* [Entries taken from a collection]
◆ ◆ ◆
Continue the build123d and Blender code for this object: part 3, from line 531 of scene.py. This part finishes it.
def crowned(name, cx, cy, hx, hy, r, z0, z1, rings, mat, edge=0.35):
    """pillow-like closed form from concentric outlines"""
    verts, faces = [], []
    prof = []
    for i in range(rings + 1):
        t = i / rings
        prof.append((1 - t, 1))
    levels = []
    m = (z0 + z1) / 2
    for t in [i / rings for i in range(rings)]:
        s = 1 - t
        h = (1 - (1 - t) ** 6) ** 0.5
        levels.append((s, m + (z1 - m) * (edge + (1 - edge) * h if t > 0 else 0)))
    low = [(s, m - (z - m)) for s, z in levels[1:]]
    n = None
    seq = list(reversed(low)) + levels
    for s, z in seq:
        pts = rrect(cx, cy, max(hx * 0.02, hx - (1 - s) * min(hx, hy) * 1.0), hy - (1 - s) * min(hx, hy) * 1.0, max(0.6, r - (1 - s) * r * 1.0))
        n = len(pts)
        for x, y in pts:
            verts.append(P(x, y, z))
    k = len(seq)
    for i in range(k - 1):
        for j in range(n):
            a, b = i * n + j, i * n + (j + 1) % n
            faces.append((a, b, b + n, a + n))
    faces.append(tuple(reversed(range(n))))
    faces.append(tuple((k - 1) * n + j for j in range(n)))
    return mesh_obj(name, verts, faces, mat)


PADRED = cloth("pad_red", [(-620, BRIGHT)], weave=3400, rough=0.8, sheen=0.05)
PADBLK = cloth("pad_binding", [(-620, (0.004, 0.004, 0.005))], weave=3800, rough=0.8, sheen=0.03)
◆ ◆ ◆
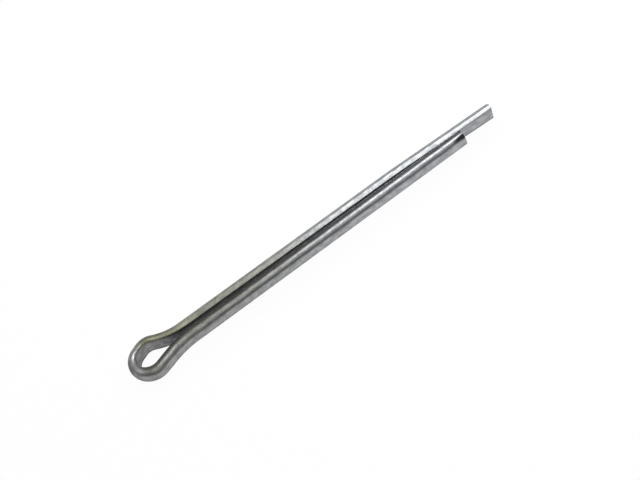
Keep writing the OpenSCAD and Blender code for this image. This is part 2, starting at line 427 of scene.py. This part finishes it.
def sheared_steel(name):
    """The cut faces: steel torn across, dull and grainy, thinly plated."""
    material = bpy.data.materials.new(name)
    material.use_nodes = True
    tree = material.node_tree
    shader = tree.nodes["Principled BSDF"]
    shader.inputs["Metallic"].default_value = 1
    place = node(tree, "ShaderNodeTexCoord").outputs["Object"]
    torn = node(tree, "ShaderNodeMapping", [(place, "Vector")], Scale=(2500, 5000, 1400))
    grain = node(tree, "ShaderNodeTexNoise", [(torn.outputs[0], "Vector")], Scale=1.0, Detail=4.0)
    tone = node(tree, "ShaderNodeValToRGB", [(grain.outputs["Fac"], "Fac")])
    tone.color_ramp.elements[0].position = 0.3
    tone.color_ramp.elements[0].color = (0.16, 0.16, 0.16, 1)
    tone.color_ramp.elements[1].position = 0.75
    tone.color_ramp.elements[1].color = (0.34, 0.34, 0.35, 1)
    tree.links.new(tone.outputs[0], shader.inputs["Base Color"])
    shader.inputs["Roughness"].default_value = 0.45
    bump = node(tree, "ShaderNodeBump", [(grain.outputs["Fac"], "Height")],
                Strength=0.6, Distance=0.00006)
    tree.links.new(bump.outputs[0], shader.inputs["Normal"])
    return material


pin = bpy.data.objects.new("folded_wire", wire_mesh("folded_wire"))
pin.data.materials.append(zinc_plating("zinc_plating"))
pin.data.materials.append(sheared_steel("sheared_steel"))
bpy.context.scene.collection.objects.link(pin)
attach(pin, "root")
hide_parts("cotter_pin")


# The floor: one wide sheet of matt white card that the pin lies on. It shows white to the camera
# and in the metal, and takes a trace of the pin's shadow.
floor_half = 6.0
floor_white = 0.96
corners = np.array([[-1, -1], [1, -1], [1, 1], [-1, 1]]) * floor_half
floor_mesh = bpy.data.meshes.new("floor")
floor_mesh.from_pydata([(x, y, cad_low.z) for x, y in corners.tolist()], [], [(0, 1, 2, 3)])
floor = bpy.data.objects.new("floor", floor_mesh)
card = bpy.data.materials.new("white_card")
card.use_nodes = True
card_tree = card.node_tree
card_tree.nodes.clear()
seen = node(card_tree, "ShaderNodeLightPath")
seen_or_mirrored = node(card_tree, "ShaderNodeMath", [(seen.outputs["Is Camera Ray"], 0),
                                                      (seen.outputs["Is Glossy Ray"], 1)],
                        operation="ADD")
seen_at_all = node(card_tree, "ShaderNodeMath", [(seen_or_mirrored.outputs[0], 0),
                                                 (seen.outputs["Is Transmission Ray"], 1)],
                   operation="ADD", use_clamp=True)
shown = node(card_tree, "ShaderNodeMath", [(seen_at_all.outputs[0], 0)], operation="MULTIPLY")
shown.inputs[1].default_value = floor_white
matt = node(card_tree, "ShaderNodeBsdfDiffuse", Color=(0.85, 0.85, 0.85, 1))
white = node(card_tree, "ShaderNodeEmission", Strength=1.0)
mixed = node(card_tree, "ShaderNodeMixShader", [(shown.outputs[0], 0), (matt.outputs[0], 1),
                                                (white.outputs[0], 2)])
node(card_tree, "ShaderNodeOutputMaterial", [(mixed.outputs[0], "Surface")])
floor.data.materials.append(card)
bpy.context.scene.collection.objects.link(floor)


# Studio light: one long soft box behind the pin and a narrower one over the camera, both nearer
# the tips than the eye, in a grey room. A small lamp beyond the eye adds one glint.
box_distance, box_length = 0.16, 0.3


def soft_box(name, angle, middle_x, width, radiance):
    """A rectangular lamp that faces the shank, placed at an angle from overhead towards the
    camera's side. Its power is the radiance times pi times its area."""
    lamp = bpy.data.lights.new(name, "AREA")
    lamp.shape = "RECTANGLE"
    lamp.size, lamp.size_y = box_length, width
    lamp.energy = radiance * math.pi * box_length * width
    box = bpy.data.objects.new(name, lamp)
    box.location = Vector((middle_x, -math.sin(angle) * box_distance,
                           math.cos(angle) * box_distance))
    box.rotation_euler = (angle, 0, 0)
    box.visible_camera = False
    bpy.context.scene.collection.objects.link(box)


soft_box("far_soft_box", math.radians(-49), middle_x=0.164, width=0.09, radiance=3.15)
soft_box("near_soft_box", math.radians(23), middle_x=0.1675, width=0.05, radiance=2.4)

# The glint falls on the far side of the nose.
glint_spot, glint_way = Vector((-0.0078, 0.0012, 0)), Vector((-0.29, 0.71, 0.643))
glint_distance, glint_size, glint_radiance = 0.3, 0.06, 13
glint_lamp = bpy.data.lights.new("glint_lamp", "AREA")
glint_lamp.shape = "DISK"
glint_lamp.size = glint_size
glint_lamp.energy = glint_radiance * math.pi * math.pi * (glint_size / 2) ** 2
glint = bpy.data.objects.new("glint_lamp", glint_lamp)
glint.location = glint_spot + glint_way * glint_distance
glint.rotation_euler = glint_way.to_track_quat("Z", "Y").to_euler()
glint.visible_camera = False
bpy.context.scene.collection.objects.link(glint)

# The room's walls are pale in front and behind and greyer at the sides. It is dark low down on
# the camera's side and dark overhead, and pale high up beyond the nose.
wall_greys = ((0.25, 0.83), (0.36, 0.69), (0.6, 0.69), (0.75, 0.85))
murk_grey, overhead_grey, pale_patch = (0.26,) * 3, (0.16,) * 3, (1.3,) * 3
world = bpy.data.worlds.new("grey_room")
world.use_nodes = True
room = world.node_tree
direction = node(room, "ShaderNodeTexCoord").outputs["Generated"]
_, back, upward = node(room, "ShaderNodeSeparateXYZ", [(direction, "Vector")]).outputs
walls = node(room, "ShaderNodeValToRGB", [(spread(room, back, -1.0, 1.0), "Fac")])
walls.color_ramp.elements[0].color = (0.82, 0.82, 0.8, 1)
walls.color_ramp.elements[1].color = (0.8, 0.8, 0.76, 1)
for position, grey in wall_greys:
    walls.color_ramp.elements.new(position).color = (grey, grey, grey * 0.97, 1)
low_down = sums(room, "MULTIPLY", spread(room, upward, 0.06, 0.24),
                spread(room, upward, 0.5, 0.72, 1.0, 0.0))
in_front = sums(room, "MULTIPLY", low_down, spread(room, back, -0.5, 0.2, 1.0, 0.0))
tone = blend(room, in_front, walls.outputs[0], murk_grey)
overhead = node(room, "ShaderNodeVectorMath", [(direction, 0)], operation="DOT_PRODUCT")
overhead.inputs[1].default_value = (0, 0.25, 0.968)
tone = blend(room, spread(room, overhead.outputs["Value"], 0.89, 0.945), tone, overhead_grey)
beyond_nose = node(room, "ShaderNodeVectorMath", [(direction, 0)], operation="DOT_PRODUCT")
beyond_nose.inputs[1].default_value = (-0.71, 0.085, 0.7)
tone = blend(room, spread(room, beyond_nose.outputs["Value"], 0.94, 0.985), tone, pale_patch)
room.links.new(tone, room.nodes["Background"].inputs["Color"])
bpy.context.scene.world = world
◆ ◆ ◆
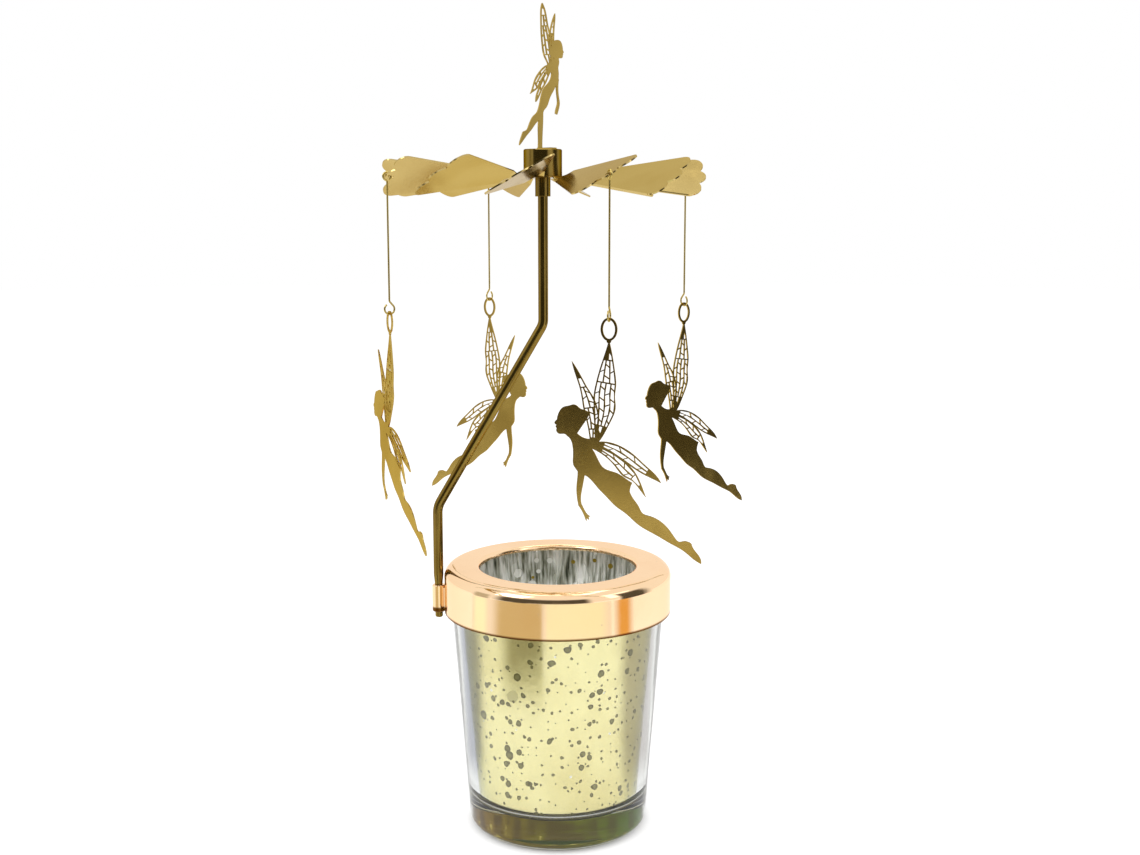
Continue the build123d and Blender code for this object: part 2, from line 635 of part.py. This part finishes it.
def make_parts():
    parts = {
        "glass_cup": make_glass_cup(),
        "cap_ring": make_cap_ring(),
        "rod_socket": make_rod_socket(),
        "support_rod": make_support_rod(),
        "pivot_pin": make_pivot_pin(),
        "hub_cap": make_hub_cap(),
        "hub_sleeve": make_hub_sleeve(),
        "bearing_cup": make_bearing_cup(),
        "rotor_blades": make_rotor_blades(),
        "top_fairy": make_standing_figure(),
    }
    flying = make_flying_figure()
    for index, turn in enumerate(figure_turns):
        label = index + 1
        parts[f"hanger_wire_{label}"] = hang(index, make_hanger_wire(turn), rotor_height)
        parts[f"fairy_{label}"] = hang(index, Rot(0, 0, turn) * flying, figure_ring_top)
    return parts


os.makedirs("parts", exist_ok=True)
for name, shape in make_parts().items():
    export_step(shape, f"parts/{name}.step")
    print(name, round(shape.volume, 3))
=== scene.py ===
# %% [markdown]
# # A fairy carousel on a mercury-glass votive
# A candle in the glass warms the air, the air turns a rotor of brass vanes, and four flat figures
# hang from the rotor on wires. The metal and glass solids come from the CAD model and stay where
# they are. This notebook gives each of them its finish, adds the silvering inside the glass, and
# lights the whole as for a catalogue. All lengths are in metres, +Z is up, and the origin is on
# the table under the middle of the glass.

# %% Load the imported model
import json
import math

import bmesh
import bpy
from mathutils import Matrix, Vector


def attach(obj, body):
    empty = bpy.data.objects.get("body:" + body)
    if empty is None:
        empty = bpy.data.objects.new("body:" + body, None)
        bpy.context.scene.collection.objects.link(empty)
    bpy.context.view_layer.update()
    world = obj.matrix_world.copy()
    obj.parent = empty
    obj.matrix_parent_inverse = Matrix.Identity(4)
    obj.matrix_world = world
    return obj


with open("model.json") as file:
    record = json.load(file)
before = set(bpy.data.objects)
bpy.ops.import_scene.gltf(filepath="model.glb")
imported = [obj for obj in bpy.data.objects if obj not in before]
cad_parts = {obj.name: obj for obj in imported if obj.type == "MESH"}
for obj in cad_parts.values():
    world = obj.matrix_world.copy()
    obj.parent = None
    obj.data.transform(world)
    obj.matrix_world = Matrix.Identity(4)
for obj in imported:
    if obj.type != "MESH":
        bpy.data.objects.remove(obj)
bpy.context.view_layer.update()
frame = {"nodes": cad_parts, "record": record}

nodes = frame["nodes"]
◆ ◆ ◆
* [Problem requirements]
Beginning with the line that contains "for name, shape" and ending with the line that contains "record = json.load(file)", repeat exactly those lines and no others.

* [The answer]
for name, shape in make_parts().items():
    export_step(shape, f"parts/{name}.step")
    print(name, round(shape.volume, 3))
=== scene.py ===
# %% [markdown]
# # A fairy carousel on a mercury-glass votive
# A candle in the glass warms the air, the air turns a rotor of brass vanes, and four flat figures
# hang from the rotor on wires. The metal and glass solids come from the CAD model and stay where
# they are. This notebook gives each of them its finish, adds the silvering inside the glass, and
# lights the whole as for a catalogue. All lengths are in metres, +Z is up, and the origin is on
# the table under the middle of the glass.

# %% Load the imported model
import json
import math

import bmesh
import bpy
from mathutils import Matrix, Vector


def attach(obj, body):
    empty = bpy.data.objects.get("body:" + body)
    if empty is None:
        empty = bpy.data.objects.new("body:" + body, None)
        bpy.context.scene.collection.objects.link(empty)
    bpy.context.view_layer.update()
    world = obj.matrix_world.copy()
    obj.parent = empty
    obj.matrix_parent_inverse = Matrix.Identity(4)
    obj.matrix_world = world
    return obj


with open("model.json") as file:
    record = json.load(file)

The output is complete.